Freedom from being worshipped

Granted, much of the story about Elvis Presley and the Self-Realization Fellowship comes across as embellished, and should probably be taken with a grain of salt. It's true that by the time 1966 rolled around, Elvis released "Yoga Is as Yoga Does." The track contains lyrics that describe what sounds like the physical experience of practicing yoga. At most, they could be interpreted as describing an inner spiritual struggle. Lines include, "Yoga is as yoga does there's no in-between / Your either with it on the ball or you've blown the scene," "Come on come on, untwist my legs / Pull my arms a lot / How did I get so tied up / In this yoga knot," and, "Yoga's sure to catch you if you come falling down" (via AZ Lyrics). 

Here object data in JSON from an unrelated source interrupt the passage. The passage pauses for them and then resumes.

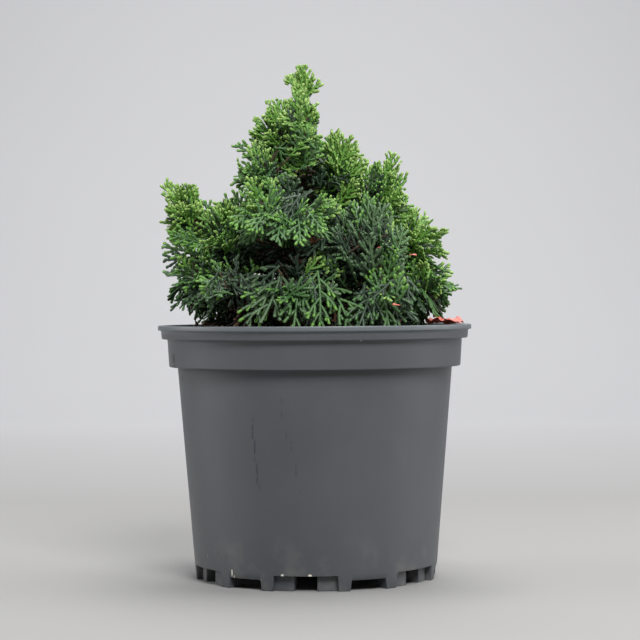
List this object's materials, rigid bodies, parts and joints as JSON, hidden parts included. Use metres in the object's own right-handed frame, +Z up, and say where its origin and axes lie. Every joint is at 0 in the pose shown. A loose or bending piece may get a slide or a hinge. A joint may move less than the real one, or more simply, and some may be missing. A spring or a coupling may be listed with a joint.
{
  "type": "potted conifer",
  "caption": "Dwarf hinoki cypress, a dense irregular cone of scale-leaved fans, in a round grey nursery pot that stands on feet cut out of its skirt.",
  "frame": {"origin": "on the pot's axis, at the plane that its feet stand on", "axes": "+Z up along the pot's axis, -Y towards the front of the plant, +X towards its right side"},
  "size_m": [0.19, 0.19, 0.311],
  "materials": {
    "pot": "satin grey moulded plastic",
    "soil": "coarse moist bark compost",
    "bark": "thin peeling red-brown bark",
    "foliage": "waxy scale leaves"
  },
  "bodies": {
    "root": {"pot": "pot", "growing_medium": "soil", "trunk": "bark", "bough_dome": "bark", "bough_shoulder": "bark", "bough_right_upper": "bark", "bough_right_lower": "bark", "bough_left_tip": "bark", "bough_left_middle": "bark", "bough_left_lower": "bark", "bough_left_front": "bark", "bough_cloud": "bark", "bough_front_low": "bark", "bough_front_right": "bark", "bough_front_right_low": "bark", "bough_back_upper": "bark", "bough_back_right": "bark", "bough_back_left": "bark", "bough_back_centre": "bark", "bough_back_low_right": "bark", "bough_back_low_left": "bark", "bough_back_low": "bark", "foliage_crown_tip": "foliage", "foliage_leader_left": "foliage", "foliage_leader_front": "foliage", "foliage_leader_back": "foliage", "foliage_leader_skirt": "foliage", "foliage_dome": "foliage", "foliage_shoulder": "foliage", "foliage_right_upper": "foliage", "foliage_right_lower": "foliage", "foliage_left_tip": "foliage", "foliage_left_middle": "foliage", "foliage_left_lower": "foliage", "foliage_left_front": "foliage", "foliage_cloud": "foliage", "foliage_front_low": "foliage", "foliage_front_right": "foliage", "foliage_front_right_low": "foliage", "foliage_back_upper": "foliage", "foliage_back_right": "foliage", "foliage_back_left": "foliage", "foliage_back_centre": "foliage", "foliage_back_low_right": "foliage", "foliage_back_low_left": "foliage", "foliage_back_low": "foliage"}
  },
  "joints": []
}
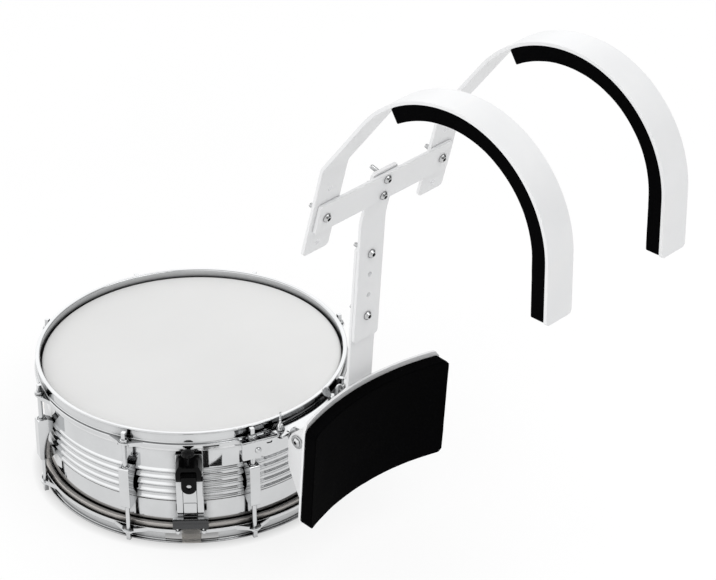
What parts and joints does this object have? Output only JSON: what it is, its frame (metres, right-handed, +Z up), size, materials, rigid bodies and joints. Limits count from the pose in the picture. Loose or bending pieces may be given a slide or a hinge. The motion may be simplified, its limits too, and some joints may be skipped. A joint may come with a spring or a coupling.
{
  "type": "marching snare drum",
  "caption": "Chrome marching snare drum with a throw-off strainer, held by a white shoulder carrier with a belly plate, adjustable bars and padded over-shoulder arches.",
  "frame": {"origin": "on the floor under the lower hoop, below the middle of the outfit's box", "axes": "+Z up along the drum's axis, +Y from the player towards the drum, +X to the player's right"},
  "size_m": [0.3756, 0.8254, 0.6952],
  "materials": {
    "mirror_chrome": "mirror chrome plating",
    "bolt_chrome": "bright zinc and chrome plating",
    "hoop_metal": "plain bright aluminium",
    "wire_steel": "drawn wire",
    "pin_steel": "ground steel",
    "vent_brass": "bright",
    "coated_film": "fine matt coating",
    "clear_film": "hazy clear film",
    "strap_plastic": "translucent strip",
    "black_moulding": "fine satin moulding",
    "white_powder_coat": "white powder coat",
    "black_foam": "closed-cell foam skin"
  },
  "bodies": {
    "drum": {"shell": "mirror_chrome", "vent_grommet": "vent_brass", "batter_head": "coated_film", "snare_head": "clear_film", "batter_flesh_hoop": "hoop_metal", "snare_flesh_hoop": "hoop_metal", "batter_hoop": "mirror_chrome", "snare_hoop": "mirror_chrome", "lug_1": "mirror_chrome", "lug_2": "mirror_chrome", "lug_3": "mirror_chrome", "lug_4": "mirror_chrome", "lug_5": "mirror_chrome", "lug_6": "mirror_chrome", "lug_7": "mirror_chrome", "lug_8": "mirror_chrome", "batter_rod_1": "mirror_chrome", "batter_rod_2": "mirror_chrome", "batter_rod_3": "mirror_chrome", "batter_rod_4": "mirror_chrome", "batter_rod_5": "mirror_chrome", "batter_rod_6": "mirror_chrome", "batter_rod_7": "mirror_chrome", "batter_rod_8": "mirror_chrome", "strainer_base": "mirror_chrome", "strainer_housing": "black_moulding", "lever_pin": "pin_steel", "butt_plate": "mirror_chrome", "butt_clamp": "mirror_chrome", "snare_strap_rear": "strap_plastic", "drum_bracket_left": "mirror_chrome", "drum_bracket_right": "mirror_chrome", "tilt_yoke": "mirror_chrome"},
    "throw_lever": {"throw_lever": "black_moulding"},
    "snare_slide": {"strainer_slide": "mirror_chrome", "strainer_clamp": "mirror_chrome", "snare_strap_front": "strap_plastic"},
    "snares": {"snare_wires": "wire_steel"},
    "tension_knob": {"tension_knob": "black_moulding"},
    "wing_screw_left": {"wing_screw_left": "mirror_chrome"},
    "wing_screw_right": {"wing_screw_right": "mirror_chrome"},
    "carrier": {"tilt_bolt_left": "bolt_chrome", "tilt_bolt_right": "bolt_chrome", "belly_plate": "white_powder_coat", "belly_pad": "black_foam", "lower_bar": "white_powder_coat", "upper_bar": "white_powder_coat", "plate_bolt_lower": "bolt_chrome", "plate_bolt_upper": "bolt_chrome", "height_bolt_lower": "bolt_chrome", "height_bolt_upper": "bolt_chrome", "crossbar": "white_powder_coat", "crossbar_bolt_lower": "bolt_chrome", "crossbar_bolt_upper": "bolt_chrome", "shoulder_bolt_left": "bolt_chrome", "shoulder_bolt_right": "bolt_chrome"},
    "shoulder_left": {"shoulder_bar_left": "white_powder_coat", "shoulder_pad_left": "black_foam"},
    "shoulder_right": {"shoulder_bar_right": "white_powder_coat", "shoulder_pad_right": "black_foam"}
  },
  "joints": [
    {"name": "lever_throw", "type": "hinge", "parent": "drum", "child": "throw_lever", "pos_m": [-0.13718, 0.0877, 0.102], "axis": [-0.7071, 0.7071, 0], "range_deg": [0, 100]},
    {"name": "slide_drop", "type": "slide", "parent": "drum", "child": "snare_slide", "axis": [0, 0, -1], "range_m": [0, 0.003]},
    {"name": "snare_drop", "type": "hinge", "parent": "drum", "child": "snares", "pos_m": [0.11667, 0.34156, 0.0076], "axis": [0.7071, -0.7071, 0], "range_deg": [0, 0.52]},
    {"name": "knob_turn", "type": "hinge", "parent": "drum", "child": "tension_knob", "pos_m": [-0.13965, 0.08523, 0.13], "axis": [0, 0, 1], "continuous": true},
    {"name": "wing_turn_left", "type": "hinge", "parent": "drum", "child": "wing_screw_left", "pos_m": [-0.04302, 0.03218, 0.15], "axis": [0, 0, 1], "continuous": true},
    {"name": "wing_turn_right", "type": "hinge", "parent": "drum", "child": "wing_screw_right", "pos_m": [0.04302, 0.03218, 0.15], "axis": [0, 0, 1], "continuous": true},
    {"name": "carrier_tilt", "type": "hinge", "parent": "drum", "child": "carrier", "pos_m": [0, 0.00288, 0.142], "axis": [1, 0, 0], "range_deg": [-10, 10]},
    {"name": "shoulder_swivel_left", "type": "hinge", "parent": "carrier", "child": "shoulder_left", "pos_m": [-0.09, -0.08892, 0.49337], "axis": [0, 0.9636, 0.2672], "range_deg": [-8, 8]},
    {"name": "shoulder_swivel_right", "type": "hinge", "parent": "carrier", "child": "shoulder_right", "pos_m": [0.09, -0.08892, 0.49337], "axis": [0, 0.9636, 0.2672], "range_deg": [-8, 8]}
  ],
  "couplings": [
    {"joint": "lever_throw", "follows": "slide_drop", "rad_per_m": 581.77},
    {"joint": "snare_drop", "follows": "slide_drop", "rad_per_m": 3.025}
  ]
}
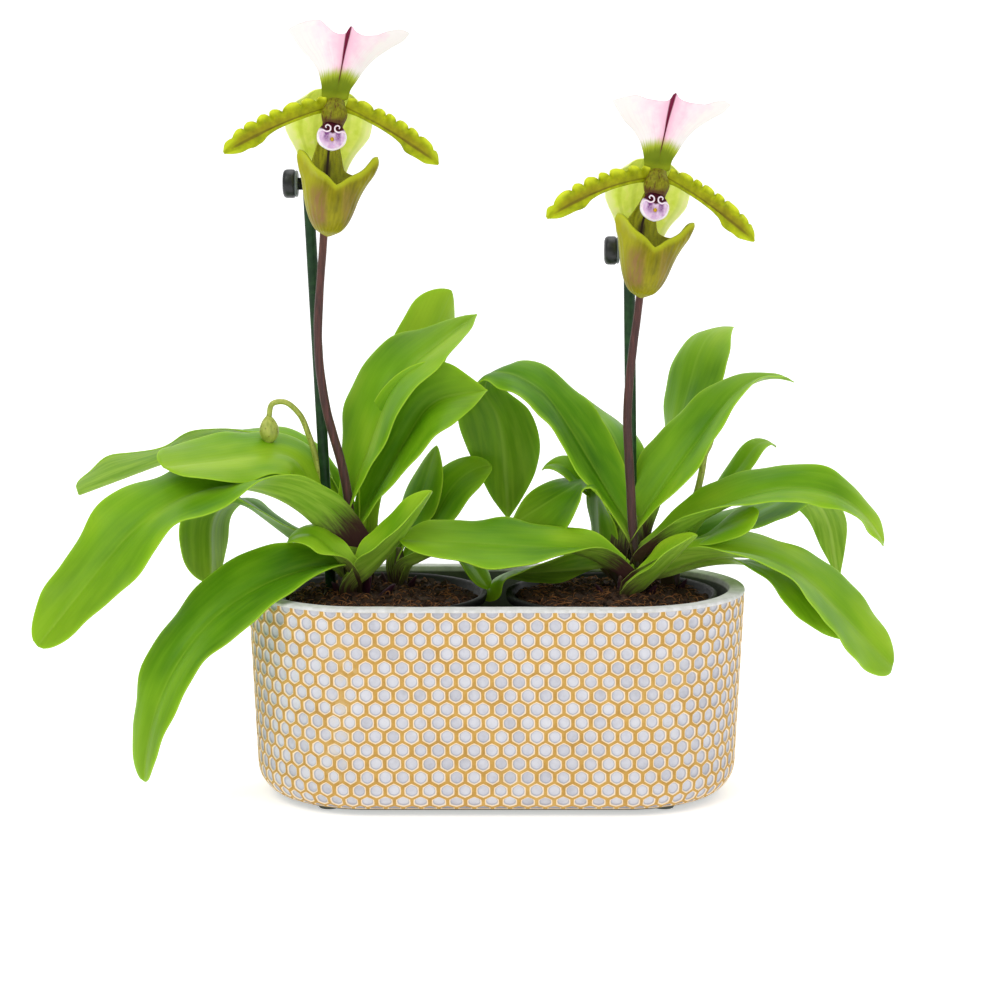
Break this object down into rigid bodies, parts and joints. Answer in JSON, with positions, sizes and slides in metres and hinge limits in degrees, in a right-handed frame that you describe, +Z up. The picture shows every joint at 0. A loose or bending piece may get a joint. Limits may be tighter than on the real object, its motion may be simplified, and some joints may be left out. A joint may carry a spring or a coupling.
{
  "type": "potted slipper orchid pair",
  "caption": "Two slipper orchids in bloom with strap leaves, stakes and clips, in liner pots inside an oval cement planter with a raised honeycomb net.",
  "frame": {"origin": "on the level the planter stands on, under the middle of the whole plant seen from above", "axes": "+X along the planter to the right seen from the front, +Y to the back, +Z up; the blooms face -Y"},
  "size_m": [0.3634, 0.1408, 0.3244],
  "materials": {
    "planter_cement": "matte",
    "liner_plastic": "satin",
    "medium_bark": "matte",
    "crown_sheath": "satin",
    "leaf_blade": "satin",
    "scape_stem": "satin",
    "stake_plastic": "satin",
    "clip_plastic": "satin",
    "bud_stem": "satin",
    "column_shield": "satin",
    "dorsal_sepal": "matte",
    "petal": "satin",
    "synsepal": "matte",
    "pouch": "satin"
  },
  "bodies": {
    "root": {"planter": "planter_cement", "liner_left": "liner_plastic", "liner_right": "liner_plastic", "stake_left": "stake_plastic", "stake_right": "stake_plastic", "scape_left": "scape_stem", "scape_right": "scape_stem", "clip_left": "clip_plastic", "clip_right": "clip_plastic", "crown_left_main": "crown_sheath", "crown_left_side": "crown_sheath", "crown_right_main": "crown_sheath", "crown_right_side": "crown_sheath", "medium_left": "medium_bark", "medium_right": "medium_bark", "bud_left": "bud_stem", "bud_right": "bud_stem", "leaf_left_1": "leaf_blade", "leaf_left_4": "leaf_blade", "leaf_left_5": "leaf_blade", "leaf_left_3": "leaf_blade", "leaf_left_2": "leaf_blade", "leaf_left_8": "leaf_blade", "leaf_left_10": "leaf_blade", "leaf_left_9": "leaf_blade", "leaf_left_6": "leaf_blade", "leaf_left_7": "leaf_blade", "leaf_left_11": "leaf_blade", "leaf_left_12": "leaf_blade", "leaf_left_13": "leaf_blade", "leaf_right_1": "leaf_blade", "leaf_right_2": "leaf_blade", "leaf_right_5": "leaf_blade", "leaf_right_6": "leaf_blade", "leaf_right_12": "leaf_blade", "leaf_right_3": "leaf_blade", "leaf_right_4": "leaf_blade", "leaf_right_7": "leaf_blade", "leaf_right_8": "leaf_blade", "leaf_right_9": "leaf_blade", "leaf_right_10": "leaf_blade", "leaf_right_11": "leaf_blade", "leaf_right_13": "leaf_blade", "leaf_right_14": "leaf_blade", "leaf_right_15": "leaf_blade", "column_left": "column_shield", "dorsal_sepal_left": "dorsal_sepal", "petal_a_left": "petal", "petal_b_left": "petal", "synsepal_left": "synsepal", "pouch_left": "pouch", "column_right": "column_shield", "dorsal_sepal_right": "dorsal_sepal", "petal_a_right": "petal", "petal_b_right": "petal", "synsepal_right": "synsepal", "pouch_right": "pouch"}
  },
  "joints": []
}
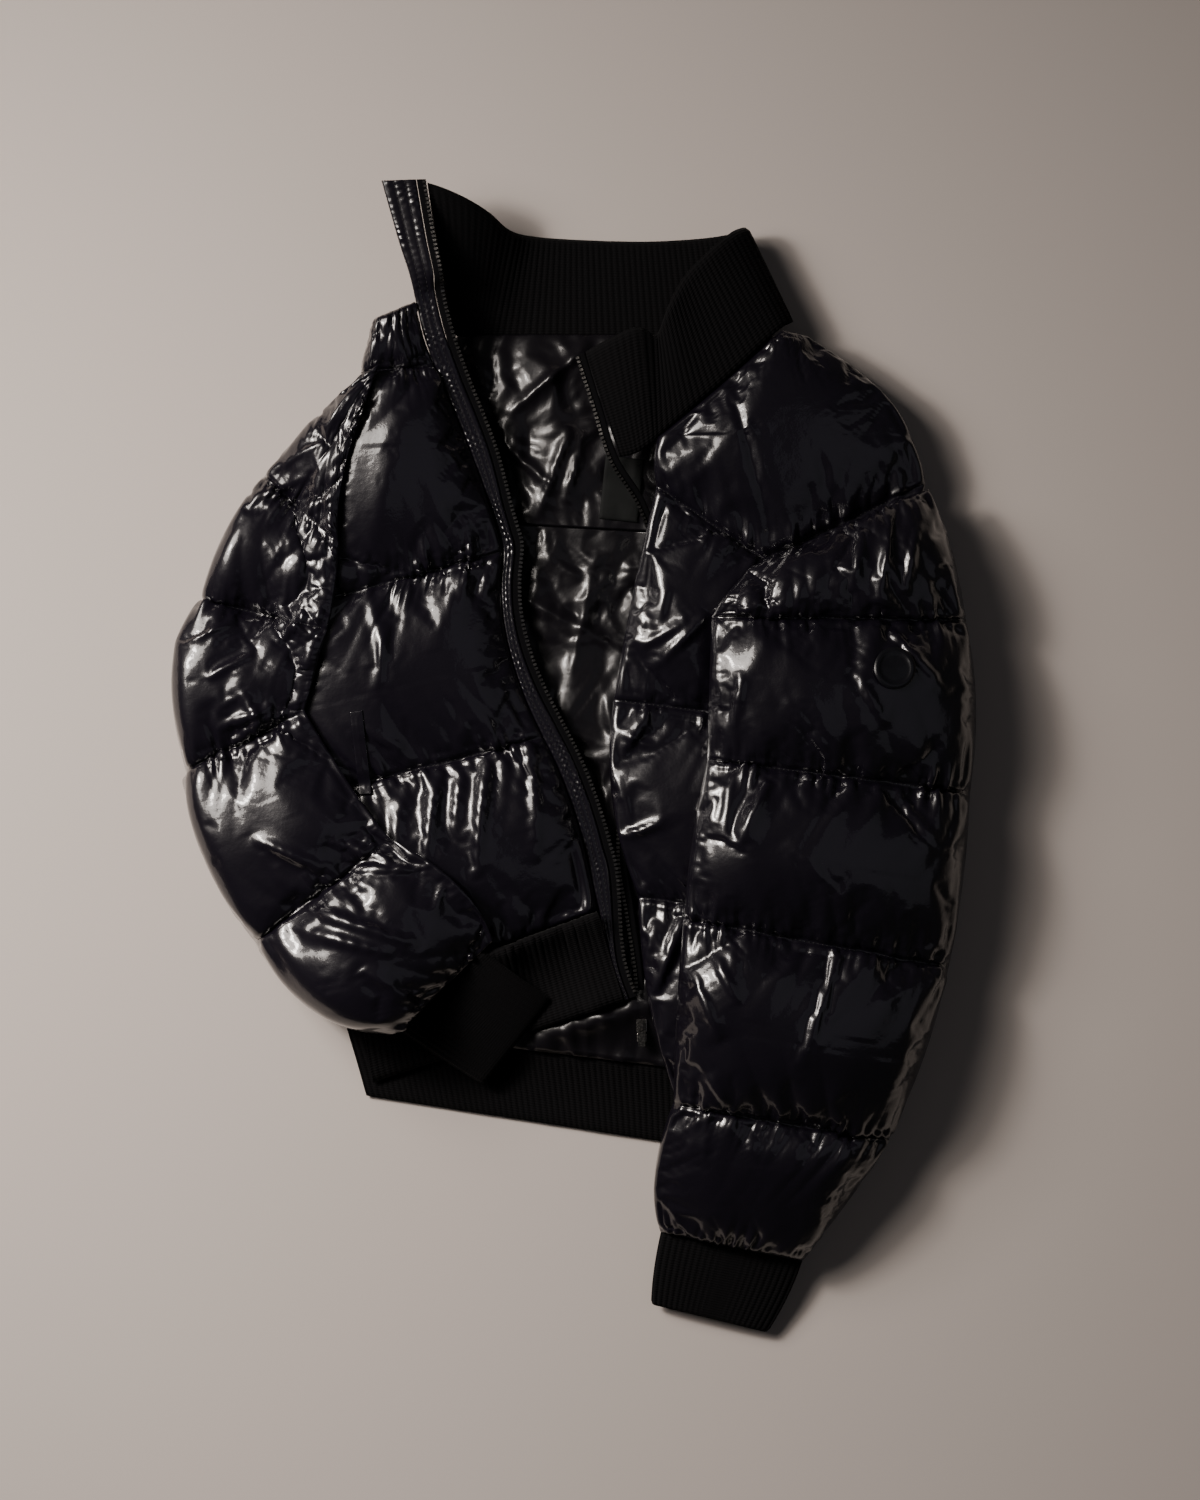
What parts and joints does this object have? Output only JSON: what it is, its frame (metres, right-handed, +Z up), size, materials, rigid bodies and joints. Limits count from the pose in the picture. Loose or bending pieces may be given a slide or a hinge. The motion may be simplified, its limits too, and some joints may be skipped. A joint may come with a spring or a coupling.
{
  "type": "puffer jacket",
  "caption": "Cropped glossy puffer jacket with a rib-knit stand collar, cuffs and hem, laid flat on its back with its front zip open.",
  "frame": {"origin": "the flat underside of the back, on the surface that the jacket lies on, under about the middle of the whole object", "axes": "+X towards the wearer's left, +Y from hem to collar, +Z up from the surface"},
  "size_m": [0.579, 0.8313, 0.102],
  "materials": {
    "nylon": "glossy black coated nylon shell, quilted over fill",
    "lining": "black satin taffeta lining",
    "rib_knit": "matt black doubled rib knit",
    "zip_tape": "black woven zip tape with black moulded teeth",
    "zip_metal": "plated zinc slider, box and pull"
  },
  "bodies": {
    "jacket": {"back": "nylon", "front_right": "nylon", "front_left": "nylon", "sleeve_right": "nylon", "sleeve_left": "nylon", "placket_right": "nylon", "pocket_welt_right": "nylon", "sleeve_patch_left": "nylon", "back_lining_yoke": "lining", "back_lining": "lining", "inner_label": "lining", "collar": "rib_knit", "cuff_right": "rib_knit", "cuff_left": "rib_knit", "hem_rib_back": "rib_knit", "hem_rib_front_right": "rib_knit", "hem_rib_front_left": "rib_knit", "zip_tape_right": "zip_tape", "zip_tape_left": "zip_tape", "zip_box_left": "zip_metal", "zip_slider": "zip_metal"},
    "pull": {"pull_tab": "zip_metal"}
  },
  "joints": [
    {"name": "pull_swing", "type": "hinge", "parent": "jacket", "child": "pull", "pos_m": [0.0495, -0.1954, 0.0279], "axis": [-1, 0, 0], "range_deg": [0, 150]}
  ]
}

Looking back to Priscilla Presley's story in Ladies' Home Journal, she stated that Sri Data Maya discouraged Elvis from taking over leadership duties at the Self-Realization Fellowship. Elvis, speaking of his fame, reportedly asked, "Why me?" Daya Mata simply said that he was born to entertain, continuing, "The work of the entertainer is different than the work of the spiritual leader. It's neither worse nor better. Simply different. The inner peace you seek can be yours no matter what your work." 

Priscilla Presley finishes her story by saying that, in the end, she believes that Elvis simply wanted freedom from a world that "worshipped him like a god."